Trulieve's whole flower costs about $10 per gram, or about $280 per ounce. Under the new law, patients can purchase up to 2.5 ounces of marijuana for smoking every 35 days and have a total of four ounces in their possession at any time, if their doctors deem it the proper treatment.
Trulieve will sell whole flower at each of its 26 dispensaries throughout the state, the company said. In other states where medical marijuana has been legalized, smokable products comprise between 40 and 60 percent of sales, according to Rivers.
Although Trulieve was the first to receive approval from the state Department of Health to sell whole flower, other medical marijuana operators are racing to get authorization in an industry that has rapidly expanded since marijuana began being retailed in January 2018.
"We do expect that there will be an increase in the Florida market. I don't know that we'll see as much of a shift of current patients, as we will patients who have not been medical patients up to this point, entering the market because they now see a product that they are attracted to and that works for them," Rivers said.

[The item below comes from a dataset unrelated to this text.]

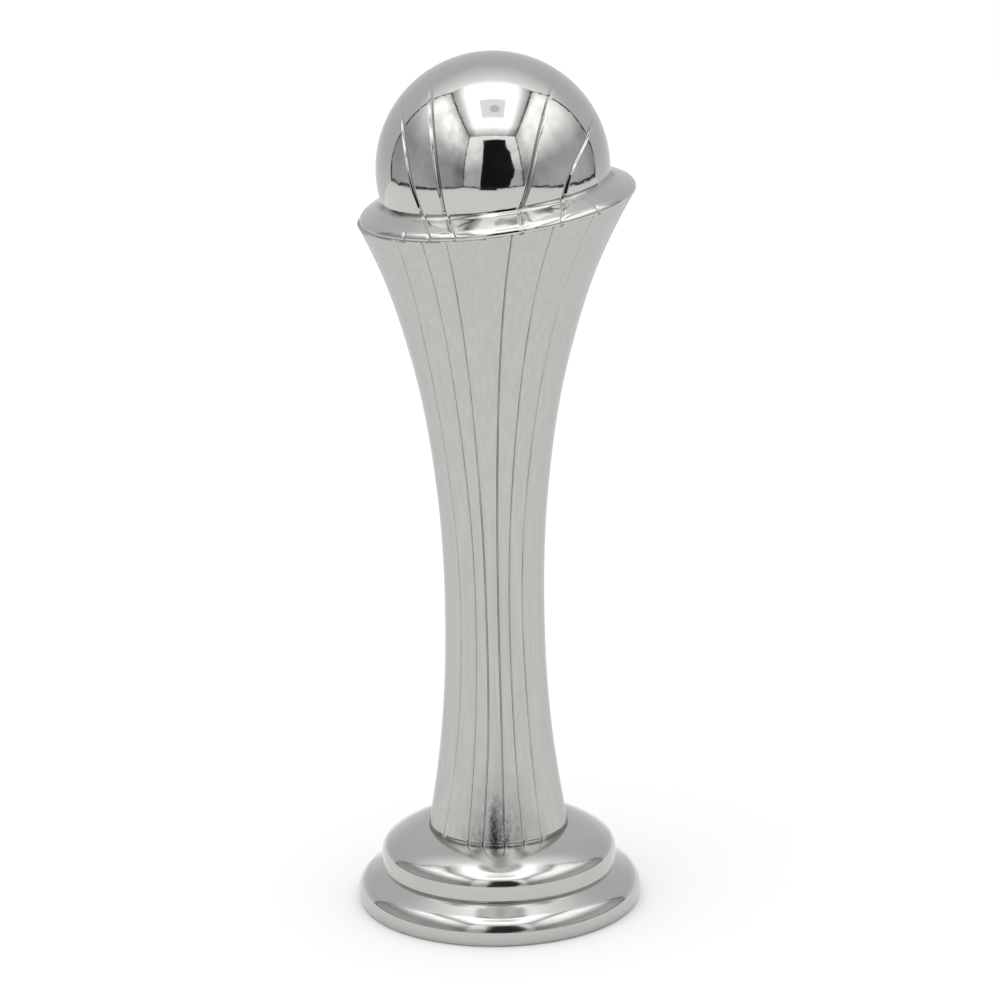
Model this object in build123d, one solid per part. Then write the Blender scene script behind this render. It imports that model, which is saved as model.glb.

Florida voters in 2016 approved a constitutional amendment that broadly legalized medical marijuana. But in passing a law to carry out the constitutional amendment, the Legislature in 2017 banned smoking medical marijuana.
Orlando trial lawyer John Morgan, who largely bankrolled the 2016 constitutional amendment, led a legal challenge to the smoking ban. A Leon County circuit judge ruled that the smoking ban violated the amendment, spurring an appeal by former Gov. Rick Scott's administration.
But shortly after taking office in January, Gov. Ron DeSantis gave lawmakers an ultimatum, threatening to drop the state's appeal in the smoking case if they did not repeal the ban.
Lawmakers complied, passing a measure two days prior to a March 15 deadline set by DeSantis. The governor signed the bill into law on Monday.
Under the law, smokable marijuana must be sold in "plain, opaque, and white" packaging "without depictions of the product or images other than the medical marijuana treatment center's department-approved logo and the marijuana universal symbol."
Doctors also have to provide documentation proving that smoking is the appropriate route of administration and swearing that "the benefits of smoking marijuana for medical use outweigh the risks for the qualified patient."
Dixon, whose doctor authorized him to smoke cannabis, said other forms of medical marijuana don't work as well for him.
"For me, a pipe is just a little bit too rough on my throat. It's the same with the vape. I think that because I am a smoker, I think I vape too hard. I smoke cigarettes, and so ingesting it that way is just easier for me," he said.